David Green

David Green (Books) is the imprint under which I published booklets of my own poems. The original allocation of ISBN numbers is used up now, though. The 'Collected Poems' are now available as a pdf. The website is now what it has become, often more about music than books and not so often about poems. It will be about whatever suggests itself.

Friday, 7 June 2013

Sugar and Spice

This week's Portsmouth Poetry Society meeting was on Gender in Poetry.

One does have to tread carefully in these sensitive days and there might have been a danger at times of an assumption that girls are made of sugar and spice and all things nice and boys are horrid but it was noticeable that whenever a poem was read without the gender of its author being known, the vote usually got it wrong and I found that reassuring, especially as I voted for the wrong side every time.

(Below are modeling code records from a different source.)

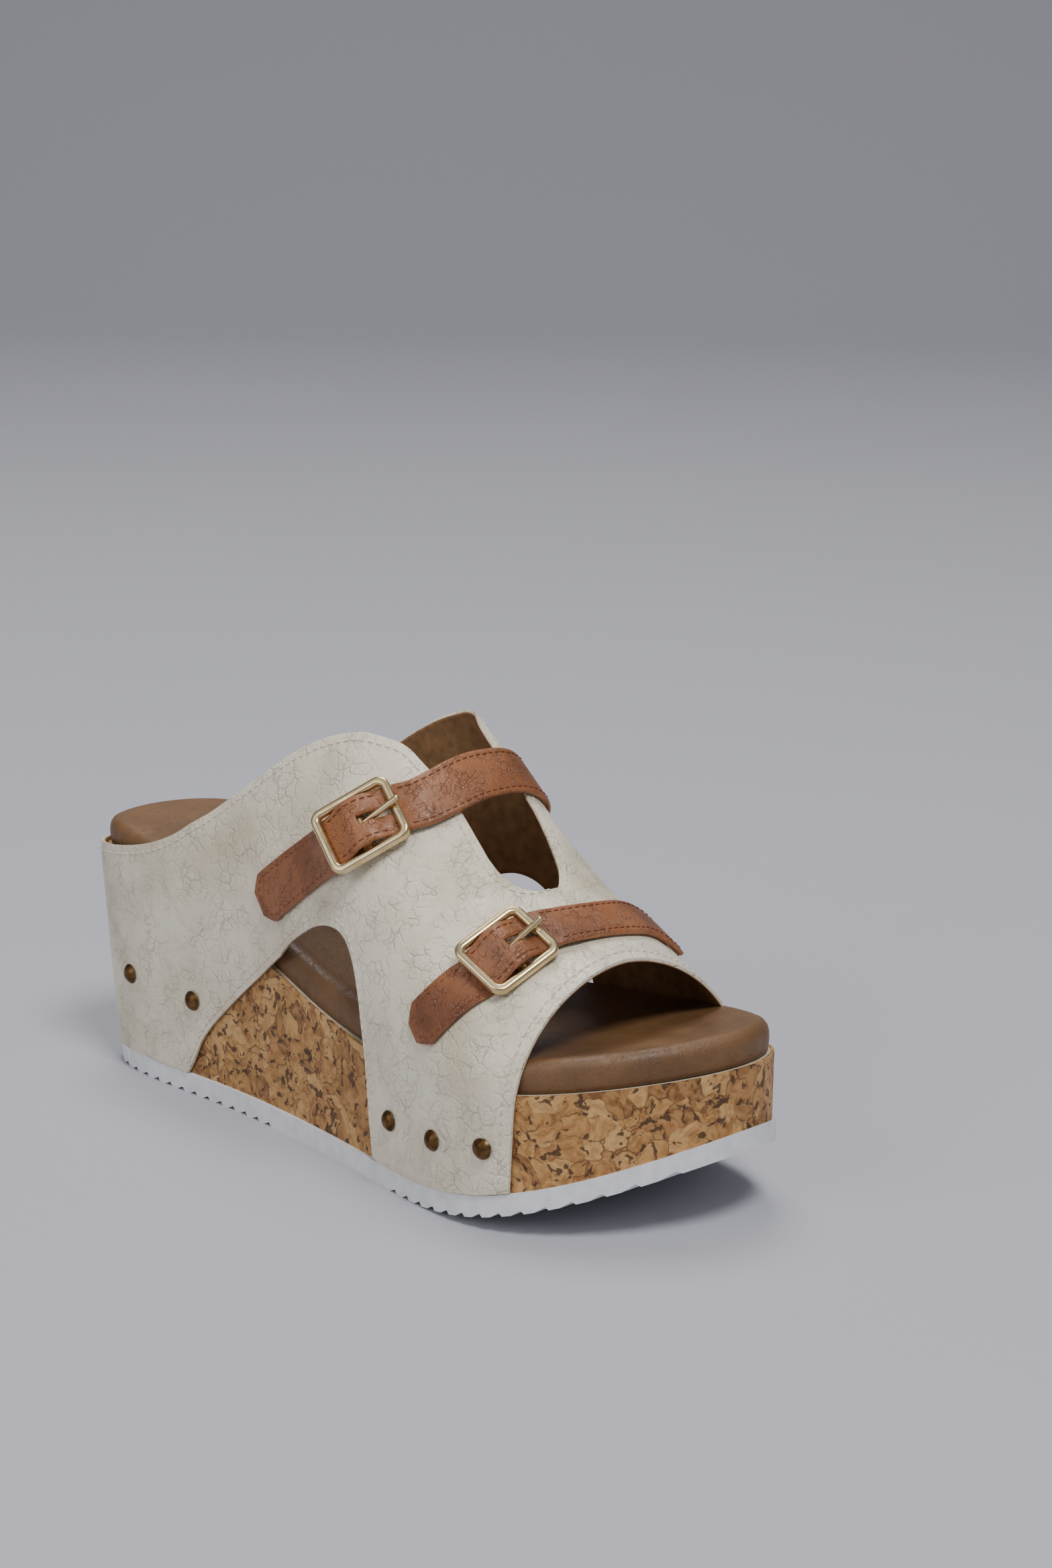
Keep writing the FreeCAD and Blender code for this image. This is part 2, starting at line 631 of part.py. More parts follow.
class Strap:
    """Maps distance along, distance across and height over the upper to a point."""

    def __init__(self, kind):
        data = STRAPS[kind]
        self.edge = spline([V(*p) for p in data["path"]])
        buckle = self.edge.Curve.parameter(V(*data["path"][data["buckle"]]))
        self.before = self.edge.Curve.length(self.edge.FirstParameter, buckle)
        self.after = self.edge.Length - self.before
        self.along = direction(*data["along"])
        self.normal = direction(*data["normal"])
        self.normal = (self.normal - self.along * self.normal.dot(self.along)).normalize()
        self.across = self.normal.cross(self.along)
        self.centre = at(*data["centre"])
        self.foot = self.centre - self.normal * dim("frame_height")

    def on_skin(self, s, w, h):
        """Point laid on the upper's surface."""
        length = min(max(self.before + s, 0.01), self.edge.Length - 0.01)
        parameter = self.edge.getParameterByLength(length)
        u, v, z = self.edge.valueAt(parameter)
        tangent = self.edge.tangentAt(parameter)
        b, angle = u, skin_angle(u, v, z)
        step_b = skin(b + 0.5, angle, UPPER_OUTSIDE) - skin(b - 0.5, angle, UPPER_OUTSIDE)
        step_a = skin(b, angle + 0.5, UPPER_OUTSIDE) - skin(b, angle - 0.5, UPPER_OUTSIDE)
        normal = step_b.cross(step_a).normalize()
        if normal.z < 0:
            normal = normal * -1
        across = normal.cross(tangent).normalize() * w
        bb, ba, aa = step_b.dot(step_b), step_b.dot(step_a), step_a.dot(step_a)
        rb, ra = across.dot(step_b), across.dot(step_a)
        b += (rb * aa - ra * ba) / (bb * aa - ba * ba)
        angle += (ra * bb - rb * ba) / (bb * aa - ba * ba)
        local = skin_normal(b, angle)
        if local.dot(normal) < 0:
            local = local * -1
        return at(*(skin(b, angle, UPPER_OUTSIDE) + local * h))

    def point(self, s, w, h):
        """Point over the upper, on the buckle's own plane near its bar."""
        laid = self.on_skin(s, -w, h)
        flat = self.foot + self.along * s + self.across * w + self.normal * h
        share = min(1.0, max(0.0, (abs(s) - 7) / 15))
        share = share * share * (3 - 2 * share)
        return flat * (1 - share) + laid * share

    def strip(self, start, end, width, height, thickness, clip=0.0):
        """Strip between two distances along, with its first end clipped."""
        count = max(4, int((end - start) / 1.5))
        grids = ([], [])
        for k in range(count + 1):
            s = start + (end - start) * k / count
            half = width / 2 - max(0.0, clip - (s - start))
            for grid, rise in zip(grids, (0, thickness)):
                grid.append([self.point(s, half * j / 4, height(s) + rise) for j in range(-4, 5)])
        return slab(*grids)


def strap_height(s):
    return smooth(STRAP_HEIGHT, s)


def strap_and_buckle(kind):
    """All the pieces of one strap."""
    strap = Strap(kind)
    prefix = "dimensions." + kind
    width = dim(kind + "_strap_width")
    thick, backing = dim("strap_thickness"), dim("backing_thickness")
    bar_length = dim(kind + "_frame_width") - 2 * dim("frame_wire") + 2 * dim("bar_sink")
    upright = frame_at(strap.centre, strap.along, strap.normal)

    band_shape = strap.strip(STRAP_TAIL, strap.after - 1, width, strap_height, thick)
    slot = Part.makeBox(10.8, 3.4, 14, V(0.2, -1.7, 0))
    slot.Placement = upright
    coded(kind + "_strap", trimmed(band_shape.cut(slot), (upper,)))
    lining_strip = strap.strip(BACKING_START, strap.after - 2, width - 1.6,
                               lambda s: strap_height(s) - backing - 0.02, backing)
    coded(kind + "_strap_backing", trimmed(lining_strip, (upper,)))

    loop_inner = dim("bar_radius") + dim("loop_clearance")
    tab = strap.strip(2 - strap.before, -0.2, width, lambda s: smooth(TAB_HEIGHT, s), dim("tab_thickness"),
                      dim("end_clip"))
    side = strap.across * (width / 2 - 0.2)
    ring = Part.makeCylinder(loop_inner + 1.0, width - 0.4, strap.centre - side, strap.across)
    hollow = Part.makeCylinder(loop_inner, width + 4, strap.centre - side - strap.across * 2, strap.across)
    notch = Part.makeCylinder(loop_inner + 1.45, 3.6, strap.centre - strap.across * 1.8, strap.across)
    coded(kind + "_tab", trimmed(tab.fuse(ring).cut(hollow).cut(notch), (upper,)))

    body = document.addObject("PartDesign::Body", kind + "_buckle_frame")
    pad = body.newObject("PartDesign::Pad", kind + "_frame_pad")
    sketch = body_sketch(body, kind + "_frame_outline", "XY_Plane")
    for half_l, half_w, corner in frame_rings(kind):
        rounded_rectangle(sketch, half_l, half_w, corner)
    pad.Profile = sketch
    pad.Midplane = True
    pad.setExpression("Length", "dimensions.frame_wire")
    document.recompute()
    fillet = body.newObject("PartDesign::Fillet", kind + "_frame_round")
    flat = ["Edge%d" % (k + 1) for k, edge in enumerate(pad.Shape.Edges)
            if abs(edge.BoundBox.ZMax - edge.BoundBox.ZMin) < 1e-6]
    fillet.Base = (pad, flat)
    fillet.setExpression("Radius", "dimensions.frame_edge")
    body.Tip = fillet
    body.Placement = upright
    keep(kind + "_buckle_frame", body)

    across = frame_at(strap.centre - strap.across * (bar_length / 2), strap.normal, strap.across)
    keep(kind + "_buckle_bar", primitive(
        "Cylinder", kind + "_bar", across, Radius="dimensions.bar_radius",
        Height="%s_frame_width - 2 * dimensions.frame_wire + 2 * dimensions.bar_sink" % prefix))

    rise = math.radians(dim("prong_rise"))
    lift = (strap.along * math.cos(rise) + strap.normal * math.sin(rise)).normalize()
    eye_half = dim("prong_eye_width") / 2
    eye = primitive("Cylinder", kind + "_eye", frame_at(strap.centre - strap.across * eye_half, strap.normal,
                                                         strap.across),
                    Radius="dimensions.prong_eye_bore + dimensions.prong_eye_wall",
                    Height="dimensions.prong_eye_width")
    bore = primitive("Cylinder", kind + "_bore", frame_at(strap.centre - strap.across * (eye_half + 1),
                                                           strap.normal, strap.across),
                     Radius="dimensions.prong_eye_bore", Height="dimensions.prong_eye_width + 2")
    shank = primitive("Cylinder", kind + "_shank", frame_at(strap.centre, strap.across, lift),
                      Radius="dimensions.prong_radius",
                      Height="%s_frame_length / 2 + dimensions.prong_overhang - dimensions.prong_radius" % prefix)
    tip = primitive("Sphere", kind + "_tip",
                    frame_at(strap.centre + lift * (dim(kind + "_frame_length") / 2 + dim("prong_overhang")
                                                    - dim("prong_radius")), strap.across, lift),
                    Radius="dimensions.prong_radius")
    joined = document.addObject("Part::MultiFuse", kind + "_prong_blank")
    joined.Shapes = [eye, shank, tip]
    prong = document.addObject("Part::Cut", kind + "_prong")
    prong.Base = joined
    prong.Tool = bore
    keep(kind + "_buckle_prong", prong)
    return strap


def frame_rings(kind):
    """Half length, half width and corner radius of the frame's outer and inner outline."""
    half_l, half_w = dim(kind + "_frame_length") / 2, dim(kind + "_frame_width") / 2
    wire, corner = dim("frame_wire"), dim("frame_corner")
    return [(half_l, half_w, corner), (half_l - wire, half_w - wire, corner - wire + 0.3)]


def rounded_rectangle(sketch, half_l, half_w, corner):
    """Closed rounded rectangle about the sketch's origin."""
    for sx, sy, start in ((1, 1, 0), (-1, 1, 90), (-1, -1, 180), (1, -1, 270)):
        centre = V(sx * (half_l - corner), sy * (half_w - corner), 0)
        circle = Part.Circle(centre, V(0, 0, 1), corner)
        sketch.addGeometry(Part.ArcOfCircle(circle, math.radians(start), math.radians(start + 90)), False)
    inner_l, inner_w = half_l - corner, half_w - corner
    for a, b in ((V(half_l, -inner_w, 0), V(half_l, inner_w, 0)), (V(inner_l, half_w, 0), V(-inner_l, half_w, 0)),
                 (V(-half_l, inner_w, 0), V(-half_l, -inner_w, 0)),
                 (V(-inner_l, -half_w, 0), V(inner_l, -half_w, 0))):
        sketch.addGeometry(Part.LineSegment(a, b), False)


straps = {kind: strap_and_buckle(kind) for kind in STRAPS}
document.recompute()

# ---------------------------------------------------------------- checks and export

for item in document.Objects:
    if set(item.State) & {"Invalid", "Error"}:
        raise ValueError("%s is in state %s" % (item.Name, item.State))
os.makedirs("parts", exist_ok=True)
for name, item in NODES.items():
    shape = item.Shape
    if shape.isNull() or not shape.isValid() or not shape.Solids:
        raise ValueError("%s has no valid shape" % name)
    shape.exportStep("parts/%s.step" % name)
for kind, strap in straps.items():
    print(kind, "hinge", strap.centre, strap.across)
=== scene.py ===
"""Wedge sandal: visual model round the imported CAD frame.

Metres, toe towards -Y, outer side towards -X.  The upper, its lining, the footbed, the straps and the
stitching are made here from shape formulas like the CAD's; the other pieces are the CAD nodes with their own
materials.
"""
import math

import bmesh
import bpy
import numpy as np
from mathutils import Matrix, Vector
from mathutils.bvhtree import BVHTree


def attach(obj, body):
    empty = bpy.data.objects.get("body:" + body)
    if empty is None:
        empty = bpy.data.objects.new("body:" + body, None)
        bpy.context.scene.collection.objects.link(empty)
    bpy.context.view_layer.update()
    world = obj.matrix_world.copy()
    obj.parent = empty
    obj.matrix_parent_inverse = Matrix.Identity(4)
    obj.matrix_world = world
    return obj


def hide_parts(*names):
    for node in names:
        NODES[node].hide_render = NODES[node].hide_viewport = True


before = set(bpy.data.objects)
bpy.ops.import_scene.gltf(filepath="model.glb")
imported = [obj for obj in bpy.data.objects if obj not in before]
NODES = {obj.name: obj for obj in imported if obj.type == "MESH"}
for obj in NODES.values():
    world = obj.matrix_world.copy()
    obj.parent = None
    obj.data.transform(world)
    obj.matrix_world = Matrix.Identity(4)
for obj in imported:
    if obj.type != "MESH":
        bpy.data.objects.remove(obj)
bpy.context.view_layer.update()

MM = 0.001

# ---------------------------------------------------------------- shape, in shoe coordinates and millimetres

# Outline (u, v) of the sole, once round.
SOLE_OUTLINE = [
    (0, 4), (6, 22), (30, 29.5), (70, 31), (110, 35.5), (150, 43), (180, 49), (210, 50), (238, 35.5),
    (256, 12), (262, -9), (257, -29.5), (238, -43), (205, -49), (170, -44), (130, -34.5), (90, -30),
    (50, -31), (22, -26), (4, -12),
]

# Height of the wedge's top against u.
WEDGE_TOP = [
    (-20, 75), (0, 76), (20, 76), (60, 67), (120, 46.5), (180, 41), (220, 44.5), (262, 51), (285, 54),
]

# Sections of the upper: u, crown v, crown z, shoulder z, outer roundness, inner roundness.
SECTIONS = [
    (60, -6, 152, 62, 2.0, 2.8),
    (90, -8, 153, 61, 2.0, 3.0),
    (110, -9.5, 150.5, 58.5, 2.0, 3.0),
    (125, -10, 145, 55.5, 2.05, 3.0),
    (140, -10, 132.5, 52, 2.1, 3.0),
    (155, -8.5, 118, 47.5, 2.1, 2.8),
    (170, -6.5, 105, 44, 2.1, 2.5),
    (185, -4, 94, 41.5, 2.1, 2.3),
    (200, -2, 86.5, 40, 2.05, 2.1),
    (212, 0, 81.5, 39, 2.0, 1.9),
    (232, 3, 74, 38, 2.0, 1.7),
]

# Stations of the upper on each side: place, rule and value of the lower end, then of the upper end.
OUTER_PATTERN = [
    (0, "ground", 0, 0, "z", 76.3), (12, "ground", 0, 12, "z", 76.8), (24, "ground", 0, 24, "z", 79),
    (36, "ground", 0, 36, "z", 83.5), (45, "ground", 0, 46, "z", 89), (51, "ground", 0, 53, "z", 94),
    (54, "z", 11.5, 58, "z", 97), (61, "z", 23, 65, "z", 101.5), (75, "z", 37, 75, "z", 109),
    (90, "z", 50, 85, "z", 116.5), (104, "z", 62.5, 95, "z", 124), (117, "z", 72.5, 106, "z", 130),
    (127, "z", 76.2, 117, "z", 133.4), (135, "z", 75.5, 127, "z", 133.2),
    (141, "z", 70.5, 135, "z", 130.6), (145.5, "z", 62, 142, "v", 9.3), (149, "z", 50, 149, "v", 8),
    (152, "z", 35, 157, "v", 8.2), (154, "z", 20, 165, "v", 9.3), (156, "ground", 1, 172, "v", 10.6),
    (161, "ground", 0, 178, "v", 10.6), (169, "ground", 0, 183.5, "v", 8.4),
    (177, "ground", 0, 187.2, "v", 3.6), (185, "ground", 0, 188, "crown", 0),
    (196, "ground", 0, 197, "crown", 0), (207, "ground", 0, 209, "crown", 0),
    (218.5, "ground", 0, 222.3, "crown", 0),
]

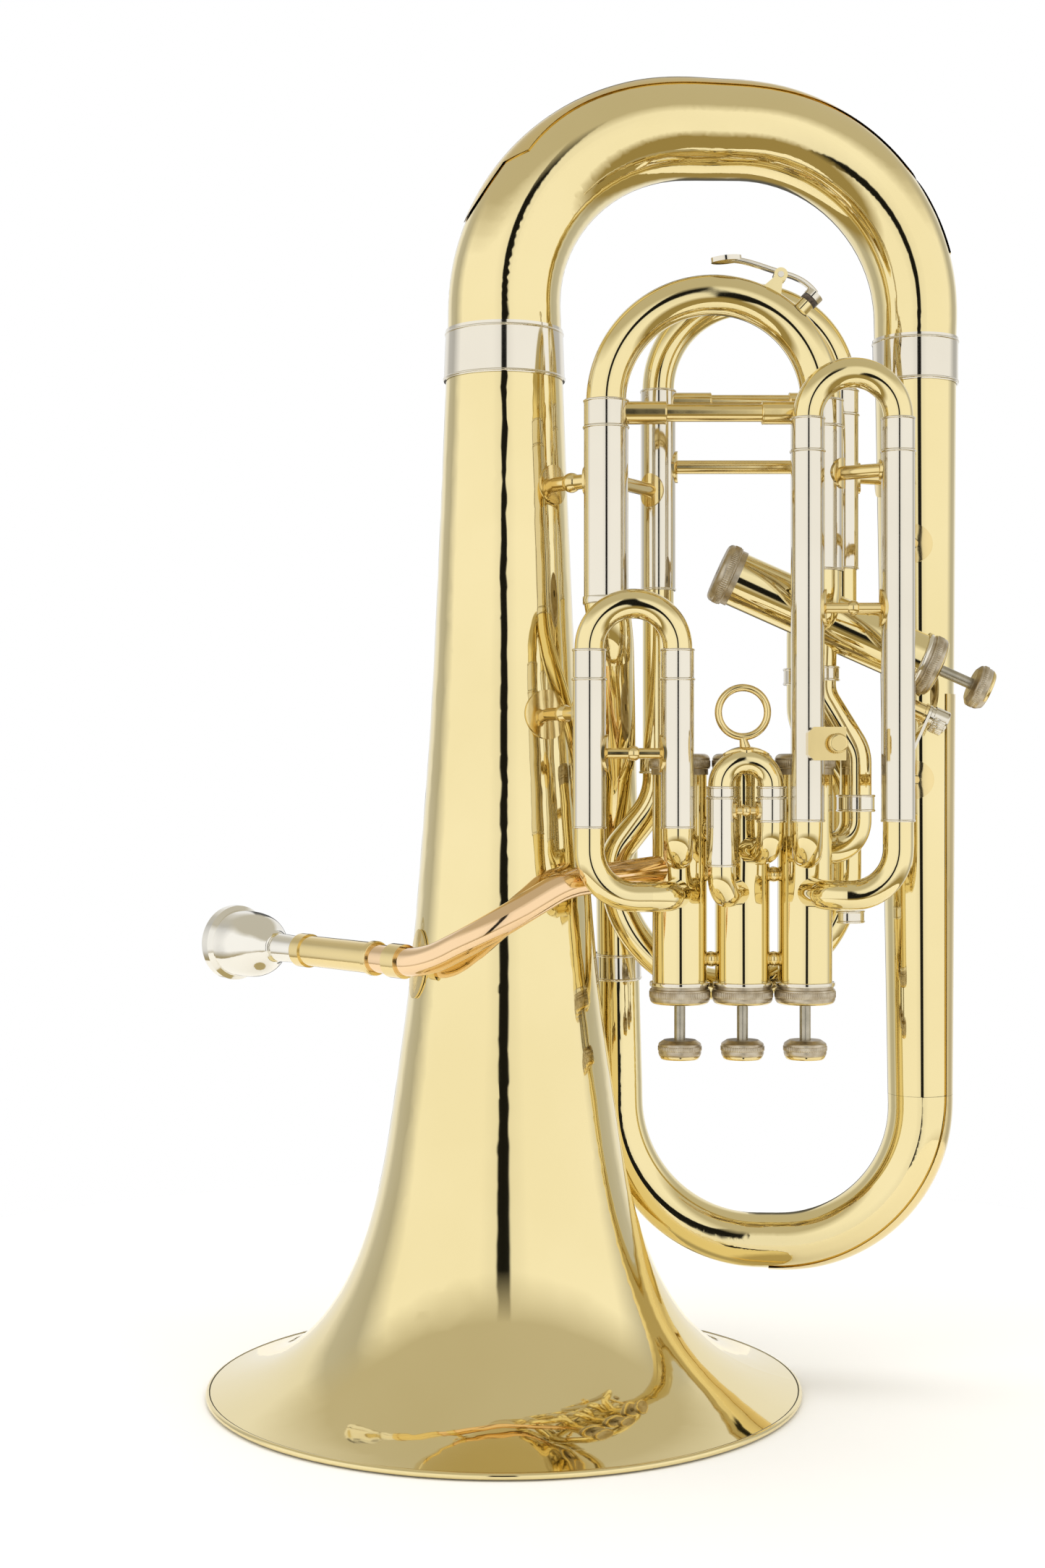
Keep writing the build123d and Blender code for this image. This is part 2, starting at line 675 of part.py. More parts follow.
def make_piston(number):
    """Piston with its ports and its stem, at rest against the mouth's cap."""
    frame = valve_frame(number)
    outer = CASING_BORE - SLIDE_FIT
    base = frame.origin + frame.z_dir * 0.5
    top = base + frame.z_dir * PISTON_LENGTH
    with BuildPart() as piston:
        rod(base, top, outer)
        rod(base + frame.z_dir * 2.5, top + frame.z_dir, outer - PISTON_WALL, mode=Mode.SUBTRACT)
        for height, side in zip(PISTON_PORTS, (frame.x_dir, frame.y_dir, frame.x_dir)):
            middle = base + frame.z_dir * height
            across = side * (CASING_R + 1)
            rod(middle - across, middle + across, PORT_R, mode=Mode.SUBTRACT)
        rod(frame.origin - frame.z_dir * (BUTTON_TOP + 1.0), base + frame.z_dir, STEM_R)
    finish(piston, f"piston_{number}")


def make_button(number):
    """Finger button, dished on the side the finger presses."""
    frame = valve_frame(number).offset(-BUTTON_TOP)
    outline = [
        (STEM_R + SOLDER, 0), (7.6, 0), (BUTTON_R, -1.6), (BUTTON_R, -6.4), (8.6, -BUTTON_HEIGHT),
        (7.4, -BUTTON_HEIGHT), (0, -BUTTON_HEIGHT + 1.1), (0, -1.03), (STEM_R + SOLDER, -1.03),
    ]
    rounds = [((BUTTON_R, -1.6), 1.2), ((BUTTON_R, -6.4), 1.6), ((8.6, -BUTTON_HEIGHT), 0.5)]
    with BuildPart() as button:
        turned(frame, outline, rounds)
    finish(button, f"button_{number}")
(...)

I had introduced the subject thus,


Gender in Poetry – Is there a difference between poetry written by women and by men. 

Anthologies that bring together poems under titles such as Scottish poetry, C16th verse, Carribean poetry, Chinese Verse or on a theme of childhood suggest that such selections have common themes, issues or styles that make it significant or of interest to read them together. There are also such books as The Faber Book of Women’s Poetry. The question seen from that perspective seems to ask what is there that those poems share apart from not being written by men.
When I was at University, from 1978-81, the prevailing orthodoxy on the Stylistics and Criticism course was the primacy of the text based on the ‘intentional fallacy’ of Wimsatt and Beardsley, the ‘death of the author’ announced by Roland Barthes and the analytical methods of Geoffrey Leech and Mick Short, all of which concentrated on the text as the object of study to the exclusion of extraneous detail such as the biographical details of the author, or even who they were. I took this to mean that poetry was made of nouns, verbs, adjectives, etc. and the way they were assembled and the way they functioned was the same whether put together by male or female, and I thought that for at least a couple of decades.
However, the orthodoxy changed, as they usually do and, as they often do, it took a complete about turn. Literary biography became the new fashion and started to concentrate on how the poetry informed us of the life, although why a poet’s life was deemed to be so much more interesting and suitable for such investigation than that of a grocer was never made clear.
It didn’t really dawn on me that there might be a decisive difference between women’s poems and men’s until a reading by Deryn Rees-Jones at Oxford in 2007 after which I thought that those particular poems wouldn’t have been written by a man.
We have had our thunder stolen somewhat in discussing this issue by the winter edition of Poetry Review, which included a piece by Pascale Petit entitled, Do Women Poets Write Differently To Men? In it, she mentions women’s ‘closer relationship with the body, and its wonder, shock and messiness’. This is the sort of thing I thought I found in Deryn’s reading, with a closer engagement with personal feelings as well as physicality.
However, Pascale expresses the significant reservation that ‘it might be more useful to think in terms of ‘feminine’ and ‘masculine’ poetry rather than the division of gender, and that some men write feminine poems and some women masculine poems.’
There are plenty of theories about the differences between the genders, including Virginia Woolf’s identification in To the Lighthouse of the ‘arid scimitar’ of the male and a female ‘rapture of successful creation’, or the perceived polarities of logic and intuition.
Some themes are likely to be of more interest to one gender than another. Kate Clanchy’s first three volumes- Slattern, Samarkand and Newborn - might be read as a progress through courtship, home-making and childbirth, for instance, but these are tendencies or generalizations that we might identify rather than inviolable laws.
Another possible difference suggested by Pascale Petit is that women’s poetry is that of ‘outsiders’ in a world where men are ‘central’. On a more radically feminist agenda I have heard it suggested that the ‘I’ in poetry stands for something male and stands thus for the suppression of the female. I’m sure there would be plenty of objections from male poets (me, at least) that we can also feel like outsiders and we have absolutely no designs on making the ‘I’ specifically male.
Pascale’s conclusion is that women do write differently to men but she acknowledges that ‘for many, gender is not relevant to their craft’.
As with most of the commonly identified divisions in the population- like ethnicity, religion, etc.- I prefer to consider us all as individuals, each in a minority of one, rather than in blocks that assume whole sections of the demographic can be bundled together.